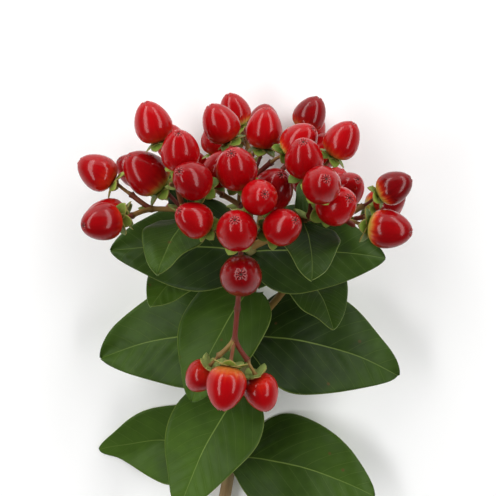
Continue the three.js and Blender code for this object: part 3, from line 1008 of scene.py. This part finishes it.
def pressed(z, floor):
    soft = np.logaddexp(0, (z - floor) / PRESS["softness"]) * PRESS["softness"]
    return floor + np.maximum(0, soft - PRESS["bite"])


def blade_faces(rows, columns):
    """Both faces of a blade and the rim between them."""
    under = rows * columns
    faces = row_faces(rows, columns) + row_faces(rows, columns, start=under)
    rim = list(range(columns)) + [(i + 1) * columns - 1 for i in range(1, rows)]
    rim += [(rows - 1) * columns + j for j in range(columns - 2, -1, -1)]
    rim += [i * columns for i in range(rows - 2, 0, -1)]
    faces += [(a, b, under + b, under + a) for a, b in zip(rim, rim[1:] + rim[:1])]
    return faces


print("a blade of 3 rows of 4 points has", len(blade_faces(3, 4)), "faces")

# %% [markdown]
# Rows lie closer at the base and the tip, and columns near the midrib, where the form turns fastest. On top
# of the CAD's surface come a furrow along the midrib with its keel below, the swelling between the veins, and
# a soft unevenness that differs from leaf to leaf.

# %% Grow the blades
BLADE = {"rows": 54, "columns": 31, "columns_crowd": 1.5, "thickness": 0.42}
BLADE |= {"rooted": 0.95, "root": 0.06}  # how far the base runs on into the stem, and what share does
RELIEF = {"furrow": 0.2, "keel": 0.5, "midrib": 0.6, "swell": 0.22, "uneven": 0.7}
RELIEF |= {"of_length": 50}  # the relief is that of a leaf so long, and is scaled for the others
RELIEF |= {"swell_from": 0.06}  # how far from the midrib, over the length, the swelling has its full height
HUMPS = {"along": 1.6, "skew": 0.7}
blade_draws = np.random.default_rng(11)


def leaf_mesh(leaf):
    rows, columns = BLADE["rows"], BLADE["columns"]
    even = np.linspace(0, 1, rows)
    s = 0.5 * even + 0.25 * (1 - np.cos(np.pi * even))
    t = np.linspace(-1, 1, columns)
    t = np.sign(t) * abs(t) ** BLADE["columns_crowd"]
    s, t = [grid.ravel() for grid in np.meshgrid(s, t, indexing="ij")]
    middle, normal, y = leaf.surface(s, t)
    middle = middle - leaf.midrib * (BLADE["rooted"] * np.maximum(1 - s / BLADE["root"], 0))[:, None]
    size = leaf.length / RELIEF["of_length"]
    aside = y / leaf.length

    start, slant, tone = blade_draws.random(3)
    swell = -np.cos(2 * np.pi * vein_phase(s, abs(aside), VEINS))
    swell = swell * np.minimum(1, abs(aside) / RELIEF["swell_from"]) * (1 - t**4)  # none at the margin
    uneven = np.sin(2 * np.pi * (HUMPS["along"] * s + start))
    uneven = uneven * np.cos(2 * np.pi * (slant * t + HUMPS["skew"] * s)) * np.minimum(1, 5 * s)
    lift = size * (RELIEF["swell"] * swell + RELIEF["uneven"] * uneven)
    at_midrib = bell(y, RELIEF["midrib"] * size) * np.sqrt(np.maximum(1 - s, 0)) * size
    both_sides = []
    for side, groove in ((1, RELIEF["furrow"]), (-1, RELIEF["keel"])):
        offset = lift - at_midrib * groove + side * BLADE["thickness"] / 2
        points = middle + normal * offset[:, None]
        is_upper = side * normal[:, 2] > 0
        points[:, 2] = pressed(points[:, 2], np.where(is_upper, BLADE["thickness"], 0))
        both_sides.append(points)
    mesh = closed_mesh(leaf.name, to_frame(np.concatenate(both_sides)), blade_faces(rows, columns))
    store(mesh, along=np.tile(s, 2), aside=np.tile(aside, 2), rim=np.tile(abs(t), 2))
    store(mesh, tone=np.full(2 * len(s), tone), under=np.repeat([0.0, 1.0], len(s)))
    mesh.materials.append(LEAF_FINISH)
    return mesh


for leaf in leaves:
    dress(shown(leaf.name.replace("leaf", "blade"), leaf_mesh(leaf)), "leaf", leaf.name)
print("blades:", len(leaves), "with", 2 * (BLADE["rows"] - 1) * (BLADE["columns"] - 1), "quads on both faces")

# %% [markdown]
# ## Two trees of Geometry Nodes
#
# Stalks and shoots are rods along lines, and berries, sepals and bracts are copies of one form at many
# places. Each kind is one Geometry Nodes tree. A tree has named inputs, reads what its mesh keeps at the
# points, and ends by shading smooth and setting the material. It is run once for each piece, and the result
# is taken out as a plain mesh.

# %% A tree with named inputs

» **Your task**
Repeat the material word for word from its opening line up to and including the line containing "# a soft unevenness".

» **Correct result**
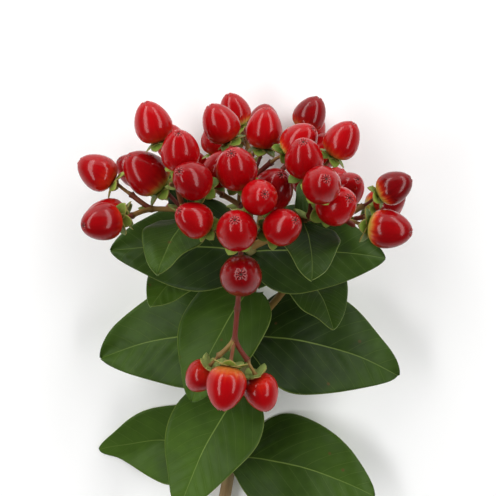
Continue the three.js and Blender code for this object: part 3, from line 1008 of scene.py. This part finishes it.
def pressed(z, floor):
    soft = np.logaddexp(0, (z - floor) / PRESS["softness"]) * PRESS["softness"]
    return floor + np.maximum(0, soft - PRESS["bite"])


def blade_faces(rows, columns):
    """Both faces of a blade and the rim between them."""
    under = rows * columns
    faces = row_faces(rows, columns) + row_faces(rows, columns, start=under)
    rim = list(range(columns)) + [(i + 1) * columns - 1 for i in range(1, rows)]
    rim += [(rows - 1) * columns + j for j in range(columns - 2, -1, -1)]
    rim += [i * columns for i in range(rows - 2, 0, -1)]
    faces += [(a, b, under + b, under + a) for a, b in zip(rim, rim[1:] + rim[:1])]
    return faces


print("a blade of 3 rows of 4 points has", len(blade_faces(3, 4)), "faces")

# %% [markdown]
# Rows lie closer at the base and the tip, and columns near the midrib, where the form turns fastest. On top
# of the CAD's surface come a furrow along the midrib with its keel below, the swelling between the veins, and
# a soft unevenness that differs from leaf to leaf.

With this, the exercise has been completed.